Short task: Across the material below, how many lines contain the word "with"? Give only the number.
** start Recorded information **
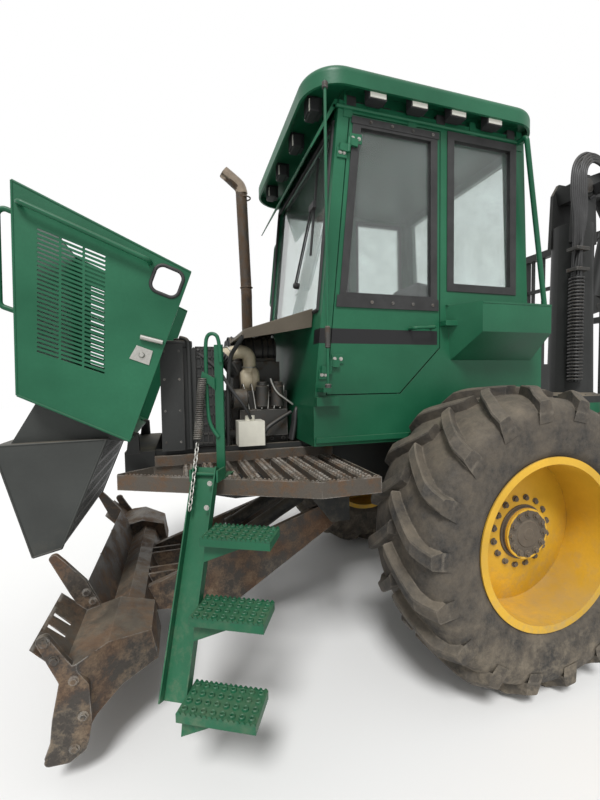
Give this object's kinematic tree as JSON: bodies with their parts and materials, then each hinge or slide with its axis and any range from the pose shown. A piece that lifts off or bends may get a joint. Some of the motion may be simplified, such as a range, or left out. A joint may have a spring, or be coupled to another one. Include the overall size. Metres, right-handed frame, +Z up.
{
  "type": "forestry forwarder",
  "caption": "Articulated forestry forwarder with a cab, an open tilting hood, a front blade, a folding ladder, bogie axles, a load space with stakes and a loading crane with a grapple",
  "frame": {"origin": "on the ground, midway along the machine and across it; the centre plane of the frames lies at Y = 0", "axes": "+X forwards, +Y to the machine's left, +Z up"},
  "size_m": [9.5002, 2.7938, 4.4091],
  "materials": {
    "green_paint": "dull gloss, dusty",
    "yellow_paint": "worn gloss",
    "dark_paint": "worn matt",
    "bare_steel": "scraped and rusty",
    "rusty_steel": "rusty",
    "cast_iron": "oily",
    "tyre": "dusty rubber",
    "chrome": "polished",
    "glass": "clear",
    "lamp": "dull",
    "seat_fabric": "woven",
    "black_plastic": "grained",
    "milky_plastic": "yellowed"
  },
  "bodies": {
    "front_frame": {"front_chassis": "dark_paint", "front_axle": "dark_paint", "deck": "bare_steel", "engine": "cast_iron", "radiator": "dark_paint", "exhaust": "rusty_steel", "cab_body": "green_paint", "cab_glass": "glass", "cab_roof": "green_paint", "work_lamps": "lamp", "seat": "seat_fabric", "console": "black_plastic", "storage_box": "green_paint", "rear_box": "dark_paint", "handrails": "green_paint", "coolant_tank": "milky_plastic"},
    "wheel_front_left": {"tyre_front_left": "tyre", "rim_front_left": "yellow_paint"},
    "wheel_front_right": {"tyre_front_right": "tyre", "rim_front_right": "yellow_paint"},
    "wheel_bogie_front_left": {"tyre_bogie_front_left": "tyre", "rim_bogie_front_left": "yellow_paint"},
    "wheel_bogie_front_right": {"tyre_bogie_front_right": "tyre", "rim_bogie_front_right": "yellow_paint"},
    "wheel_bogie_rear_left": {"tyre_bogie_rear_left": "tyre", "rim_bogie_rear_left": "yellow_paint"},
    "wheel_bogie_rear_right": {"tyre_bogie_rear_right": "tyre", "rim_bogie_rear_right": "yellow_paint"},
    "hood": {"hood": "green_paint", "nose": "dark_paint"},
    "door": {"door": "dark_paint", "door_glass": "glass"},
    "ladder": {"ladder": "green_paint"},
    "blade": {"blade": "bare_steel"},
    "blade_barrels": {"blade_left_barrel": "dark_paint", "blade_right_barrel": "dark_paint"},
    "blade_rods": {"blade_left_rod": "chrome", "blade_right_rod": "chrome"},
    "middle_joint": {"middle_joint": "dark_paint"},
    "rear_frame": {"rear_chassis": "green_paint", "load_gate": "dark_paint", "bunk": "dark_paint"},
    "bogie_left": {"bogie_left": "green_paint"},
    "bogie_right": {"bogie_right": "green_paint"},
    "steer_left_barrel": {"steer_left_barrel": "dark_paint"},
    "steer_left_rod": {"steer_left_rod": "chrome"},
    "steer_right_barrel": {"steer_right_barrel": "dark_paint"},
    "steer_right_rod": {"steer_right_rod": "chrome"},
    "crane_pillar": {"crane_pillar": "dark_paint"},
    "boom": {"boom": "dark_paint"},
    "boom_barrel": {"boom_barrel": "dark_paint"},
    "boom_rod": {"boom_rod": "chrome"},
    "stick": {"stick": "dark_paint"},
    "stick_barrel": {"stick_barrel": "dark_paint"},
    "stick_rod": {"stick_rod": "chrome"},
    "extension": {"extension": "dark_paint"},
    "hanger": {"hanger": "dark_paint"},
    "rotator": {"rotator": "dark_paint"},
    "jaw_front": {"jaw_front": "dark_paint"},
    "jaw_back": {"jaw_back": "dark_paint"}
  },
  "joints": [
    {"name": "wheel_front_left_spin", "type": "hinge", "parent": "front_frame", "child": "wheel_front_left", "pos_m": [2.04995, 1.045, 0.82], "axis": [0, 1, 0], "continuous": true},
    {"name": "wheel_front_right_spin", "type": "hinge", "parent": "front_frame", "child": "wheel_front_right", "pos_m": [2.04995, -1.045, 0.82], "axis": [0, 1, 0], "continuous": true},
    {"name": "hood_tilt", "type": "hinge", "parent": "front_frame", "child": "hood", "pos_m": [4.11995, 0, 1.375], "axis": [0, -1, 0], "range_deg": [0, 69.5]},
    {"name": "door_swing", "type": "hinge", "parent": "front_frame", "child": "door", "pos_m": [3.04491, 0.716, 1.6], "axis": [0.1001, 0, -0.995], "range_deg": [0, 80]},
    {"name": "ladder_fold", "type": "hinge", "parent": "front_frame", "child": "ladder", "pos_m": [3.75435, 0.8803, 1.235], "axis": [0.8831, -0.4692, 0], "range_deg": [0, 150]},
    {"name": "blade_lift", "type": "hinge", "parent": "front_frame", "child": "blade", "pos_m": [2.84995, 0, 0.79], "axis": [0, -1, 0], "range_deg": [-4, 18]},
    {"name": "blade_barrels_swing", "type": "hinge", "parent": "front_frame", "child": "blade_barrels", "pos_m": [2.97995, 0, 0.9], "axis": [0, -1, 0], "range_deg": [-4.5, 19.7]},
    {"name": "blade_rods_slide", "type": "slide", "parent": "blade_barrels", "child": "blade_rods", "axis": [0.8756, 0, -0.4831], "range_m": [-0.049, 0.012]},
    {"name": "frame_steer", "type": "hinge", "parent": "front_frame", "child": "middle_joint", "pos_m": [0.84995, 0, 0.915], "axis": [0, 0, -1], "range_deg": [-40, 40]},
    {"name": "steer_left_barrel_swing", "type": "hinge", "parent": "front_frame", "child": "steer_left_barrel", "pos_m": [1.56995, 0.33, 0.847], "axis": [0, 0, 1], "range_deg": [-4.5, 4.5]},
    {"name": "steer_left_rod_slide", "type": "slide", "parent": "steer_left_barrel", "child": "steer_left_rod", "axis": [-0.9965, -0.083, 0], "range_m": [-0.179, 0.179]},
    {"name": "steer_right_barrel_swing", "type": "hinge", "parent": "front_frame", "child": "steer_right_barrel", "pos_m": [1.56995, -0.33, 0.847], "axis": [0, 0, 1], "range_deg": [-4.5, 4.5]},
    {"name": "steer_right_rod_slide", "type": "slide", "parent": "steer_right_barrel", "child": "steer_right_rod", "axis": [-0.9965, 0.083, 0], "range_m": [-0.178, 0.178]},
    {"name": "frame_roll", "type": "hinge", "parent": "middle_joint", "child": "rear_frame", "pos_m": [0.64995, 0, 0.915], "axis": [1, 0, 0], "range_deg": [-15, 15]},
    {"name": "bogie_left_rock", "type": "hinge", "parent": "rear_frame", "child": "bogie_left", "pos_m": [-2.65005, 0.6325, 0.72], "axis": [0, 1, 0], "range_deg": [-15, 15]},
    {"name": "wheel_bogie_front_left_spin", "type": "hinge", "parent": "bogie_left", "child": "wheel_bogie_front_left", "pos_m": [-1.92505, 1.045, 0.6], "axis": [0, 1, 0], "continuous": true},
    {"name": "wheel_bogie_rear_left_spin", "type": "hinge", "parent": "bogie_left", "child": "wheel_bogie_rear_left", "pos_m": [-3.37505, 1.045, 0.6], "axis": [0, 1, 0], "continuous": true},
    {"name": "bogie_right_rock", "type": "hinge", "parent": "rear_frame", "child": "bogie_right", "pos_m": [-2.65005, -0.6325, 0.72], "axis": [0, 1, 0], "range_deg": [-15, 15]},
    {"name": "wheel_bogie_front_right_spin", "type": "hinge", "parent": "bogie_right", "child": "wheel_bogie_front_right", "pos_m": [-1.92505, -1.045, 0.6], "axis": [0, 1, 0], "continuous": true},
    {"name": "wheel_bogie_rear_right_spin", "type": "hinge", "parent": "bogie_right", "child": "wheel_bogie_rear_right", "pos_m": [-3.37505, -1.045, 0.6], "axis": [0, 1, 0], "continuous": true},
    {"name": "crane_slew", "type": "hinge", "parent": "rear_frame", "child": "crane_pillar", "pos_m": [0.29995, 0, 1.45], "axis": [0, 0, 1], "range_deg": [-120, 120]},
    {"name": "boom_lift", "type": "hinge", "parent": "crane_pillar", "child": "boom", "pos_m": [0.29995, 0, 3.4], "axis": [0, 1, 0], "range_deg": [-15, 60]},
    {"name": "boom_barrel_swing", "type": "hinge", "parent": "crane_pillar", "child": "boom_barrel", "pos_m": [0.02995, 0, 2.35], "axis": [0, -1, 0], "range_deg": [-9.1, 2.4]},
    {"name": "boom_rod_slide", "type": "slide", "parent": "boom_barrel", "child": "boom_rod", "axis": [-0.2382, 0, 0.9712], "range_m": [-0.126, 0.5]},
    {"name": "stick_fold", "type": "hinge", "parent": "boom", "child": "stick", "pos_m": [-2.50123, 0, 4.15057], "axis": [0, -1, 0], "range_deg": [-25, 90]},
    {"name": "stick_barrel_swing", "type": "hinge", "parent": "boom", "child": "stick_barrel", "pos_m": [-0.84793, 0, 3.94569], "axis": [0, -1, 0], "range_deg": [-0.4, 1.2]},
    {"name": "stick_rod_slide", "type": "slide", "parent": "stick_barrel", "child": "stick_rod", "axis": [-0.9598, 0, 0.2808], "range_m": [-0.102, 0.364]},
    {"name": "stick_extend", "type": "slide", "parent": "stick", "child": "extension", "axis": [-0.9848, 0, -0.1736], "range_m": [0, 1.5]},
    {"name": "hanger_swing", "type": "hinge", "parent": "extension", "child": "hanger", "pos_m": [-4.34283, 0, 3.82585], "axis": [0, 1, 0], "range_deg": [-26, 91]},
    {"name": "grapple_turn", "type": "hinge", "parent": "hanger", "child": "rotator", "pos_m": [-4.34283, 0, 3.49585], "axis": [0, 0, 1], "continuous": true},
    {"name": "jaw_front_swing", "type": "hinge", "parent": "rotator", "child": "jaw_front", "pos_m": [-4.23283, 0, 3.26585], "axis": [0, -1, 0], "range_deg": [0, 55]},
    {"name": "jaw_back_swing", "type": "hinge", "parent": "rotator", "child": "jaw_back", "pos_m": [-4.45282, 0, 3.26585], "axis": [0, 1, 0], "range_deg": [-0.5, 55.5]}
  ],
  "couplings": [
    {"joint": "blade_barrels_swing", "follows": "blade_lift", "ratio": 1.0835},
    {"joint": "blade_rods_slide", "follows": "blade_lift", "m_per_rad": -0.1501},
    {"joint": "steer_left_barrel_swing", "follows": "frame_steer", "ratio": -0.10986},
    {"joint": "steer_left_rod_slide", "follows": "frame_steer", "m_per_rad": -0.254},
    {"joint": "steer_right_barrel_swing", "follows": "frame_steer", "ratio": -0.1095},
    {"joint": "steer_right_rod_slide", "follows": "frame_steer", "m_per_rad": 0.25326},
    {"joint": "boom_barrel_swing", "follows": "boom_lift", "ratio": -0.14838},
    {"joint": "boom_rod_slide", "follows": "boom_lift", "m_per_rad": 0.47556},
    {"joint": "stick_barrel_swing", "follows": "stick_fold", "ratio": 0.011719},
    {"joint": "stick_rod_slide", "follows": "stick_fold", "m_per_rad": 0.23065},
    {"joint": "hanger_swing", "follows": "stick_fold", "ratio": 1},
    {"joint": "jaw_back_swing", "follows": "jaw_front_swing", "ratio": 1}
  ]
}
** end Recorded information **
The result: 2